— start of Collected data —

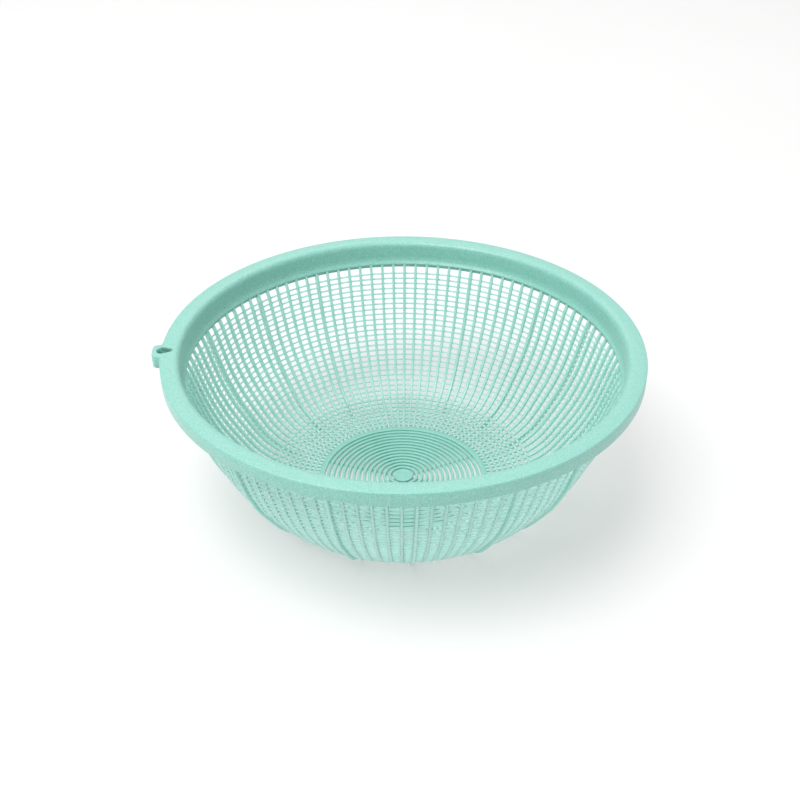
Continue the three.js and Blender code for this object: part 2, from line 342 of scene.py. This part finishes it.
def rib_depths(wall, distances):
    radius = wall.at(distances)[0]
    radii, depths = RIB_DEPTHS
    return np.interp(-radius, [-r for r in radii], depths)


def build_fine_ribs(wall):
    distances = np.linspace(0, wall.length, RIB_ROWS)
    backs = rib_depths(wall, distances)
    main = main_rib_indices()
    grids = [rib_grid(wall, i, distances, backs, RIB_WIDTH) for i in range(RIB_COUNT) if i not in main]
    mesh_object("fine_ribs", *join_grids(grids, False), "mint_mesh", ["rib_cage"])


def build_main_ribs(wall):
    foot = [wall.where_radius(r) for r in FOOT_RADII]
    around_foot = np.linspace(foot[0] - FOOT_MARGIN, foot[3] + FOOT_MARGIN, FOOT_ROWS)
    distances = np.unique(np.concatenate([np.linspace(0, wall.length, RIB_ROWS), around_foot]))
    _, height, _, down = wall.at(distances)
    to_ground = (height - FOOT_CLEARANCE) / np.maximum(-down, STEEPEST_FOOT)
    extra = np.interp(distances, (0, foot[2], foot[3]), (MAIN_RIB_EXTRA, MAIN_RIB_EXTRA, 0))
    on_foot = np.interp(distances, foot, (0, 1, 1, 0))
    backs = (rib_depths(wall, distances) + extra) * (1 - on_foot) + to_ground * on_foot
    for number, index in enumerate(main_rib_indices(), 1):
        grid = rib_grid(wall, index, distances, backs, MAIN_RIB_WIDTH)
        node = f"main_rib_{number:02d}"
        mesh_object(f"{node}_moulded", *join_grids([grid], False), "mint_mesh", [node])


def hoop_section(wall, distance, section):
    radius, height, out, down = wall.at(distance)
    along = np.array((down, -out))
    return np.array((radius, height)) + section[:, :1] * along + section[:, 1:] * np.array((out, down))


def build_hoops(wall, prefix, count, first, section):
    for number in range(1, count + 1):
        outline = hoop_section(wall, first + (number - 1) * HOOP_PITCH, section)
        node = f"{prefix}_{number:02d}"
        mesh_object(f"{node}_moulded", *join_grids([turned(outline)], True), "mint_mesh", [node])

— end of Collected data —

Goal
Copy each line of the data exactly, leaving nothing out.

Answer in full
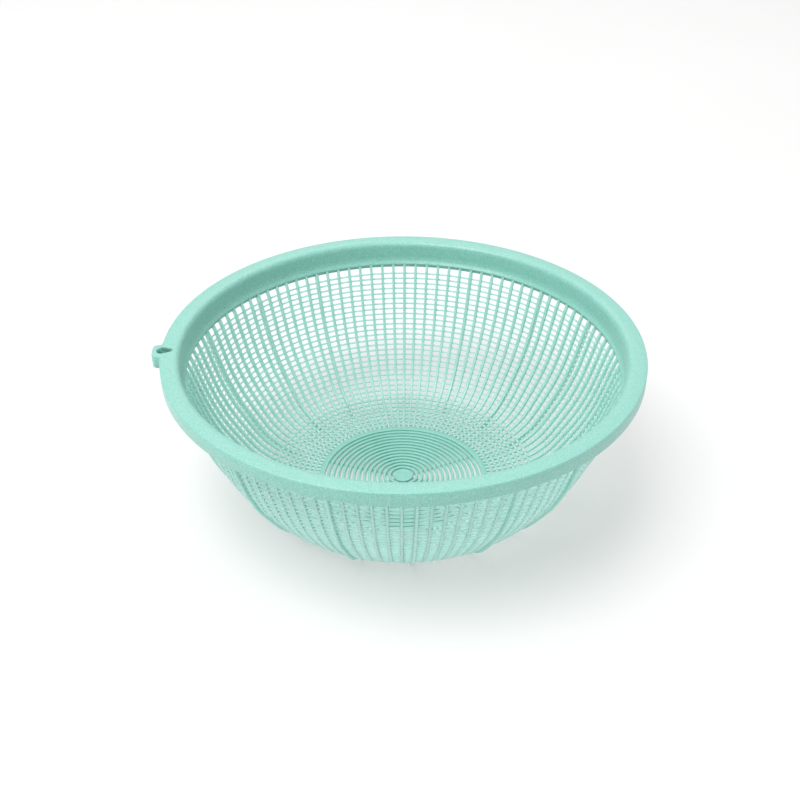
Continue the three.js and Blender code for this object: part 2, from line 342 of scene.py. This part finishes it.
def rib_depths(wall, distances):
    radius = wall.at(distances)[0]
    radii, depths = RIB_DEPTHS
    return np.interp(-radius, [-r for r in radii], depths)


def build_fine_ribs(wall):
    distances = np.linspace(0, wall.length, RIB_ROWS)
    backs = rib_depths(wall, distances)
    main = main_rib_indices()
    grids = [rib_grid(wall, i, distances, backs, RIB_WIDTH) for i in range(RIB_COUNT) if i not in main]
    mesh_object("fine_ribs", *join_grids(grids, False), "mint_mesh", ["rib_cage"])


def build_main_ribs(wall):
    foot = [wall.where_radius(r) for r in FOOT_RADII]
    around_foot = np.linspace(foot[0] - FOOT_MARGIN, foot[3] + FOOT_MARGIN, FOOT_ROWS)
    distances = np.unique(np.concatenate([np.linspace(0, wall.length, RIB_ROWS), around_foot]))
    _, height, _, down = wall.at(distances)
    to_ground = (height - FOOT_CLEARANCE) / np.maximum(-down, STEEPEST_FOOT)
    extra = np.interp(distances, (0, foot[2], foot[3]), (MAIN_RIB_EXTRA, MAIN_RIB_EXTRA, 0))
    on_foot = np.interp(distances, foot, (0, 1, 1, 0))
    backs = (rib_depths(wall, distances) + extra) * (1 - on_foot) + to_ground * on_foot
    for number, index in enumerate(main_rib_indices(), 1):
        grid = rib_grid(wall, index, distances, backs, MAIN_RIB_WIDTH)
        node = f"main_rib_{number:02d}"
        mesh_object(f"{node}_moulded", *join_grids([grid], False), "mint_mesh", [node])


def hoop_section(wall, distance, section):
    radius, height, out, down = wall.at(distance)
    along = np.array((down, -out))
    return np.array((radius, height)) + section[:, :1] * along + section[:, 1:] * np.array((out, down))


def build_hoops(wall, prefix, count, first, section):
    for number in range(1, count + 1):
        outline = hoop_section(wall, first + (number - 1) * HOOP_PITCH, section)
        node = f"{prefix}_{number:02d}"
        mesh_object(f"{node}_moulded", *join_grids([turned(outline)], True), "mint_mesh", [node])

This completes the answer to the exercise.